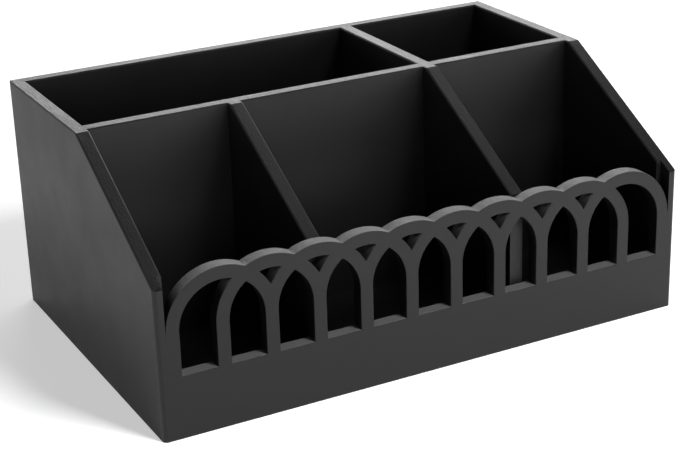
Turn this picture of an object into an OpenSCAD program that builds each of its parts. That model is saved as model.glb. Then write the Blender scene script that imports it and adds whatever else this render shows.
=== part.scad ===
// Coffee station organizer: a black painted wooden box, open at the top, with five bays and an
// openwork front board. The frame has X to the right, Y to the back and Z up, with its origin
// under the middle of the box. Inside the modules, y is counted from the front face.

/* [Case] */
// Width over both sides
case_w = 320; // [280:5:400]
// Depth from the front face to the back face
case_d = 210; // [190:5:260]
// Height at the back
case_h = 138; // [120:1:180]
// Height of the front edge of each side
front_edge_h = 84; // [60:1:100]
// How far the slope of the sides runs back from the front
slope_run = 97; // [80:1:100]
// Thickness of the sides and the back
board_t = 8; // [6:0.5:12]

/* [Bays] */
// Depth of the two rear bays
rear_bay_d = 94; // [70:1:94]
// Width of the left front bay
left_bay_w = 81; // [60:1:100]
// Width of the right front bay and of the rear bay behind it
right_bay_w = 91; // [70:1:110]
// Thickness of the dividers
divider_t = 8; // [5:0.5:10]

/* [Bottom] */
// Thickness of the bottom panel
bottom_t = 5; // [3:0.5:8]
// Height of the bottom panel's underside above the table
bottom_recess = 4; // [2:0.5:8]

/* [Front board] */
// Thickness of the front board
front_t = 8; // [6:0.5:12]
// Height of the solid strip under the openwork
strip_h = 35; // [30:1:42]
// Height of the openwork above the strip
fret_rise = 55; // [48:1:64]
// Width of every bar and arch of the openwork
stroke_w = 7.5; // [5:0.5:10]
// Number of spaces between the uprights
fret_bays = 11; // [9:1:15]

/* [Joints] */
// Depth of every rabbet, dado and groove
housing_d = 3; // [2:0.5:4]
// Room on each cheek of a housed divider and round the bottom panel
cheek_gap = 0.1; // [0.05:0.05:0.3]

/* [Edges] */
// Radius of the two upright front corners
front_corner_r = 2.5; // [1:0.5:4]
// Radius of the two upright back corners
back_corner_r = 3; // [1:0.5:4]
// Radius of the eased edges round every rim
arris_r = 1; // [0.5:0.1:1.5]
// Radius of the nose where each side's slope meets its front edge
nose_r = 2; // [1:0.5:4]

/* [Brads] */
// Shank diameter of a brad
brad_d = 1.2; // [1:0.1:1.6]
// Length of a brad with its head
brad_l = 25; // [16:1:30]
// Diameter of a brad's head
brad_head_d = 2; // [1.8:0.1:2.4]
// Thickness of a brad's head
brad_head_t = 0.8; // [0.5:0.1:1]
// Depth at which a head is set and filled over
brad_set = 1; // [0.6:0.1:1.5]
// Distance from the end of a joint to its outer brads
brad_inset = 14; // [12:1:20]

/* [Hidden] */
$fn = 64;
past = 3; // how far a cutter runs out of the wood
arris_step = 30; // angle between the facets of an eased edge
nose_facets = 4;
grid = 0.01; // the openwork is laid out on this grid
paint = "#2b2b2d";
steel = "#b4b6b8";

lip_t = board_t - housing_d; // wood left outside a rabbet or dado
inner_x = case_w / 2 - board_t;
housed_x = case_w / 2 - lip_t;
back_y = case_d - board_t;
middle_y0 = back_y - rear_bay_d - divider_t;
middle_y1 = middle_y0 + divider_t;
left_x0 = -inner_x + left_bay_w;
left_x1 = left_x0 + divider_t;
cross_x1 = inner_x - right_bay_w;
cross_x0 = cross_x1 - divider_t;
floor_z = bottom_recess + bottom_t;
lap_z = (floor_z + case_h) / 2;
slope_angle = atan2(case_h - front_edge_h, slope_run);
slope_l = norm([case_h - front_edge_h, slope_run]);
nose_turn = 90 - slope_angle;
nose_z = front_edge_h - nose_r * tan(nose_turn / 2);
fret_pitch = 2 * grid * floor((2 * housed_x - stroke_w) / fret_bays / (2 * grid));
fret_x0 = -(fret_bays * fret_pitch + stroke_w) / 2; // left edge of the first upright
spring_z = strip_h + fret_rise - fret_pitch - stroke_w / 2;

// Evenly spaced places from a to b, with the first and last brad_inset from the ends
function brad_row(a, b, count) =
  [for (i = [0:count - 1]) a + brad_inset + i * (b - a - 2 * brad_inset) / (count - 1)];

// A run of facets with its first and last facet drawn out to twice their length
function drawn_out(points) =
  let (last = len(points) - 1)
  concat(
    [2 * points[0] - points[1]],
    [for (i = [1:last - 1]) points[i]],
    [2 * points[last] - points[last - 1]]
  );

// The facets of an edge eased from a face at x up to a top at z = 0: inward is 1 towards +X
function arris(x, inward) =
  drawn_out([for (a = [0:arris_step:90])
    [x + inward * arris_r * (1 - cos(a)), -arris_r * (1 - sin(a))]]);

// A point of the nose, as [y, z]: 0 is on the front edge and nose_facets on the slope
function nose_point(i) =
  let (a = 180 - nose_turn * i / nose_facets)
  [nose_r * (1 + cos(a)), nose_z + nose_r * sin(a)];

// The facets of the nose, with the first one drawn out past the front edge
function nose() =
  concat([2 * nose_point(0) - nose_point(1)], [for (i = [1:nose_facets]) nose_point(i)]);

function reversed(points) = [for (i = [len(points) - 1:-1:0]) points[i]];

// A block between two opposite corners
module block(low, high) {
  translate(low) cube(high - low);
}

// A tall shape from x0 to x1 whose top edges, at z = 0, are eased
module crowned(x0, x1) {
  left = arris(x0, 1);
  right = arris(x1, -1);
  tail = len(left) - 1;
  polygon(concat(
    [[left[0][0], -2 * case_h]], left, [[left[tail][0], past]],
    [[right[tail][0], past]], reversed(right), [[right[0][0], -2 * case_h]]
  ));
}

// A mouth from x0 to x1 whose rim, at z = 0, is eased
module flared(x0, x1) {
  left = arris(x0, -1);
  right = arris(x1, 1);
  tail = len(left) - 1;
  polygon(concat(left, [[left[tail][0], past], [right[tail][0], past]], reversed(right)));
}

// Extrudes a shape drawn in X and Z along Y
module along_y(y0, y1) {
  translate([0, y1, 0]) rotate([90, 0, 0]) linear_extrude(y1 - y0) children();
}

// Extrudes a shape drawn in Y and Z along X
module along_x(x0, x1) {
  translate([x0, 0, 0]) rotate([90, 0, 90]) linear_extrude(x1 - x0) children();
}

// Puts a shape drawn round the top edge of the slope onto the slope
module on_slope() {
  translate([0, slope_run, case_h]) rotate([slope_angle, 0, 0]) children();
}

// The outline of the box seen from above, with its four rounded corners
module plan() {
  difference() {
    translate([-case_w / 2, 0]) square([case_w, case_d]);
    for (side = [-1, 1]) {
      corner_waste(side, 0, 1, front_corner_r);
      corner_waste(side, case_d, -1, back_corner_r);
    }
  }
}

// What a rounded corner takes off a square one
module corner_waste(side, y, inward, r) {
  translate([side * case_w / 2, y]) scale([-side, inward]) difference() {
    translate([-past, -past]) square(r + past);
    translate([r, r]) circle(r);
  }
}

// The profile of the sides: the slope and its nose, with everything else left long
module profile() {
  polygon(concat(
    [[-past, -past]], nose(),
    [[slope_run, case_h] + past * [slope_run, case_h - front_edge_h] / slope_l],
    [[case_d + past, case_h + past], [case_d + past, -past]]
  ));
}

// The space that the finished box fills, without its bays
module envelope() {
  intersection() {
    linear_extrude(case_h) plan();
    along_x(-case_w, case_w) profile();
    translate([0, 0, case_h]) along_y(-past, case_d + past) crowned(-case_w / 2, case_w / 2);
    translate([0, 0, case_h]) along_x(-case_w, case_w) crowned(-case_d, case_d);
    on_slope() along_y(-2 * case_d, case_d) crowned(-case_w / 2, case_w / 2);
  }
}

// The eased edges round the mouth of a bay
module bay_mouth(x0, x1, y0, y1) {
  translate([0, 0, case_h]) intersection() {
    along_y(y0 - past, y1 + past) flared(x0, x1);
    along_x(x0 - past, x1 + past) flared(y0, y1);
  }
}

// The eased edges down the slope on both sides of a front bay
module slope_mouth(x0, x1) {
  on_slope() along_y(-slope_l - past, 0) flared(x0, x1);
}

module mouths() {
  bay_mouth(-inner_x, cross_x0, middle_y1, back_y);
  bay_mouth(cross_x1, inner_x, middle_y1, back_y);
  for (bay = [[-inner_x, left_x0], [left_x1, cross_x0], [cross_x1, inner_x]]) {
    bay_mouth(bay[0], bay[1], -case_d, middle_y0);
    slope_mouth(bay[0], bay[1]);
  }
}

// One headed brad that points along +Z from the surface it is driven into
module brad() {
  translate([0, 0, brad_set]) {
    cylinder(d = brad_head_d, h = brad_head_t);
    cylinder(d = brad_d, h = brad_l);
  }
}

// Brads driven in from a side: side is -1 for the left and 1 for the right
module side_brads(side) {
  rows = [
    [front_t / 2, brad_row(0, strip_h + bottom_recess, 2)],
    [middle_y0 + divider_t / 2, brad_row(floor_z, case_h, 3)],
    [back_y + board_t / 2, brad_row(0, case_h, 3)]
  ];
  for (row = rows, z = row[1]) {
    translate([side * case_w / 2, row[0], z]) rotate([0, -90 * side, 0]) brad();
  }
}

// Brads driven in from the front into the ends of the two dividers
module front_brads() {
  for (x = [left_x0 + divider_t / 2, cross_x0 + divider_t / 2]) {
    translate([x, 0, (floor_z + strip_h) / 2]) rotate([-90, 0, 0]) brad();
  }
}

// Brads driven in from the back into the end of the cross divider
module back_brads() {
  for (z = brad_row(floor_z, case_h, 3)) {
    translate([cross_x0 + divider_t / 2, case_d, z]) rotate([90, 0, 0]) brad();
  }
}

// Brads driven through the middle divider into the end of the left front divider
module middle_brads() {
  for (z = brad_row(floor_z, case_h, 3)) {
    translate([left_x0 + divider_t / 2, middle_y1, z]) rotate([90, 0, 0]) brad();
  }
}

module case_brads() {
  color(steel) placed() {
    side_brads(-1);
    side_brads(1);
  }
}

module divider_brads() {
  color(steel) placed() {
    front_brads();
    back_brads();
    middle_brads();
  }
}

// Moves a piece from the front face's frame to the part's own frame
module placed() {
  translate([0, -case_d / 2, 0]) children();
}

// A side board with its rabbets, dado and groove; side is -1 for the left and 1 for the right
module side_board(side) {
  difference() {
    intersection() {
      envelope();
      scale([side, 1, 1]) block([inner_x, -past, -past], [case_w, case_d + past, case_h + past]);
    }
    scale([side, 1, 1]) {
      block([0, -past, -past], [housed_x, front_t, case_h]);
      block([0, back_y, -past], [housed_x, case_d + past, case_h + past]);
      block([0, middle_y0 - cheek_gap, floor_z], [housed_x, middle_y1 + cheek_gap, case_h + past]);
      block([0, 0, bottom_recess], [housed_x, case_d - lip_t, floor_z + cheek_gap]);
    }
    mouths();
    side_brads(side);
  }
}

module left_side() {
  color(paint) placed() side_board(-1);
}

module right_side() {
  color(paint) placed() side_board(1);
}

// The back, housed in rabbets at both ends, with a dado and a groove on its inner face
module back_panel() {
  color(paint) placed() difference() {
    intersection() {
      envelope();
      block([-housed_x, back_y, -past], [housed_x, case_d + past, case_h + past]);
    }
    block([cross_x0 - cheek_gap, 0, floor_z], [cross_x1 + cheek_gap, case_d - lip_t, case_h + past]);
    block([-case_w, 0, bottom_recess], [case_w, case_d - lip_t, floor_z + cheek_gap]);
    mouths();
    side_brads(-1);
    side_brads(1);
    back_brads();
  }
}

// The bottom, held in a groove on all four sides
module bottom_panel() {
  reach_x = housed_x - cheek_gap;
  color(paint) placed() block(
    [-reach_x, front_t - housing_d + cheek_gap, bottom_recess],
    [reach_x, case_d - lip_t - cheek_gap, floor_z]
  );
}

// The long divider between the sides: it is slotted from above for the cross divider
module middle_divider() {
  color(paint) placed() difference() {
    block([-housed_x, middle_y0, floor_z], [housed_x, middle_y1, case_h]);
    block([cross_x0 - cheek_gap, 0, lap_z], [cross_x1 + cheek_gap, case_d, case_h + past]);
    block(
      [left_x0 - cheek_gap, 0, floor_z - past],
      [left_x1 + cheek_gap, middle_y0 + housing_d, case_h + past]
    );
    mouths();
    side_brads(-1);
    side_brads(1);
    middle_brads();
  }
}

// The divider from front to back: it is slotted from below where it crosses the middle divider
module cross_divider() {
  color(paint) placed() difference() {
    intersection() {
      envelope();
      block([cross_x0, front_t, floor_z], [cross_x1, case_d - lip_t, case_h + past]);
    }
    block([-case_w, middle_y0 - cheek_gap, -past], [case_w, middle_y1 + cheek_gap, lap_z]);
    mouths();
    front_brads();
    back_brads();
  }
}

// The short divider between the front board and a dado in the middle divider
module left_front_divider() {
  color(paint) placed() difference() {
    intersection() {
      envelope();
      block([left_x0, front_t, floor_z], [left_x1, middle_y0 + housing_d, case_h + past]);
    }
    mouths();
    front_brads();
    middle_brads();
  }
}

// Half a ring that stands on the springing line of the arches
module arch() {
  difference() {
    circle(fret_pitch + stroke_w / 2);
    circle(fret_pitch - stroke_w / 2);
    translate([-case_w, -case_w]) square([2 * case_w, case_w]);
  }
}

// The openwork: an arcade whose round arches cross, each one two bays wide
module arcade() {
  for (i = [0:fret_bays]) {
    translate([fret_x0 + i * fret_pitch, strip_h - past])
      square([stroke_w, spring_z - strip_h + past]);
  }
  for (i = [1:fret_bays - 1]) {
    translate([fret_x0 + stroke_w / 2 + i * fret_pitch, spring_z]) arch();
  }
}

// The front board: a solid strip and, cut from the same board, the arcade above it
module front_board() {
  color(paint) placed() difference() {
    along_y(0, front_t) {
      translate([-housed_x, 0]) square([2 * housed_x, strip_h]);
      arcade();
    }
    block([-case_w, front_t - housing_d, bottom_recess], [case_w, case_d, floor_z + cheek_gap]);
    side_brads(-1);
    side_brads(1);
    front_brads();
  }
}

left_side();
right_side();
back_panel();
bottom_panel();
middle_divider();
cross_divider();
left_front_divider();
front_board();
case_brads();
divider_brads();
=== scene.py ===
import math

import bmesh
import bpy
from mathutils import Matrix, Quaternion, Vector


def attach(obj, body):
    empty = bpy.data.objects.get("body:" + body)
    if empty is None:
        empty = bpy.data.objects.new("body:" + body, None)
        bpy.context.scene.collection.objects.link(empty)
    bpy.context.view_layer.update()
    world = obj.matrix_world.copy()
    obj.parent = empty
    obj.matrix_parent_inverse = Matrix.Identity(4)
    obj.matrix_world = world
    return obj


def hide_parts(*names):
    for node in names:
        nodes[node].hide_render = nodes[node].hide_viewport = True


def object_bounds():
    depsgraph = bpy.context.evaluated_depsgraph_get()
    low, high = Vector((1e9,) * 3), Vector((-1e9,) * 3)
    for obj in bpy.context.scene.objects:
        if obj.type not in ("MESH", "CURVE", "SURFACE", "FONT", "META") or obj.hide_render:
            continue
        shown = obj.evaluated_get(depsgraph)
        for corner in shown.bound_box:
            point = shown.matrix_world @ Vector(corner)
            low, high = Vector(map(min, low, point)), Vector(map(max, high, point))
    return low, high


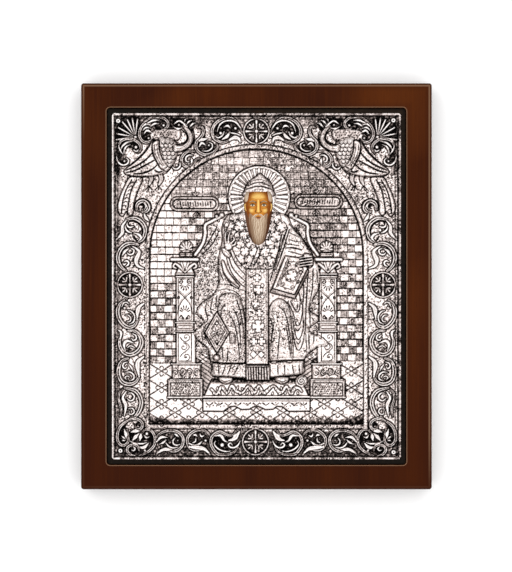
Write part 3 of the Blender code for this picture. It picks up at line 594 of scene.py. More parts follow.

────────

• Task prompt
Exactly as written, give again every line from the one containing "left_side();" through the last line of the material above, and no other lines.

• Result
left_side();
right_side();
back_panel();
bottom_panel();
middle_divider();
cross_divider();
left_front_divider();
front_board();
case_brads();
divider_brads();
=== scene.py ===
import math

import bmesh
import bpy
from mathutils import Matrix, Quaternion, Vector


def attach(obj, body):
    empty = bpy.data.objects.get("body:" + body)
    if empty is None:
        empty = bpy.data.objects.new("body:" + body, None)
        bpy.context.scene.collection.objects.link(empty)
    bpy.context.view_layer.update()
    world = obj.matrix_world.copy()
    obj.parent = empty
    obj.matrix_parent_inverse = Matrix.Identity(4)
    obj.matrix_world = world
    return obj


def hide_parts(*names):
    for node in names:
        nodes[node].hide_render = nodes[node].hide_viewport = True


def object_bounds():
    depsgraph = bpy.context.evaluated_depsgraph_get()
    low, high = Vector((1e9,) * 3), Vector((-1e9,) * 3)
    for obj in bpy.context.scene.objects:
        if obj.type not in ("MESH", "CURVE", "SURFACE", "FONT", "META") or obj.hide_render:
            continue
        shown = obj.evaluated_get(depsgraph)
        for corner in shown.bound_box:
            point = shown.matrix_world @ Vector(corner)
            low, high = Vector(map(min, low, point)), Vector(map(max, high, point))
    return low, high


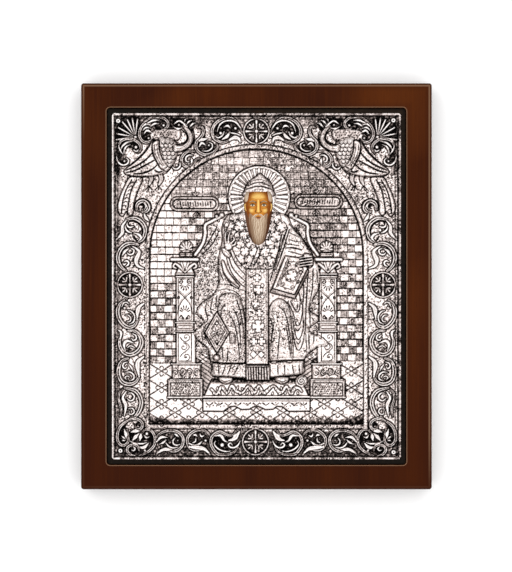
Write part 3 of the Blender code for this picture. It picks up at line 594 of scene.py. More parts follow.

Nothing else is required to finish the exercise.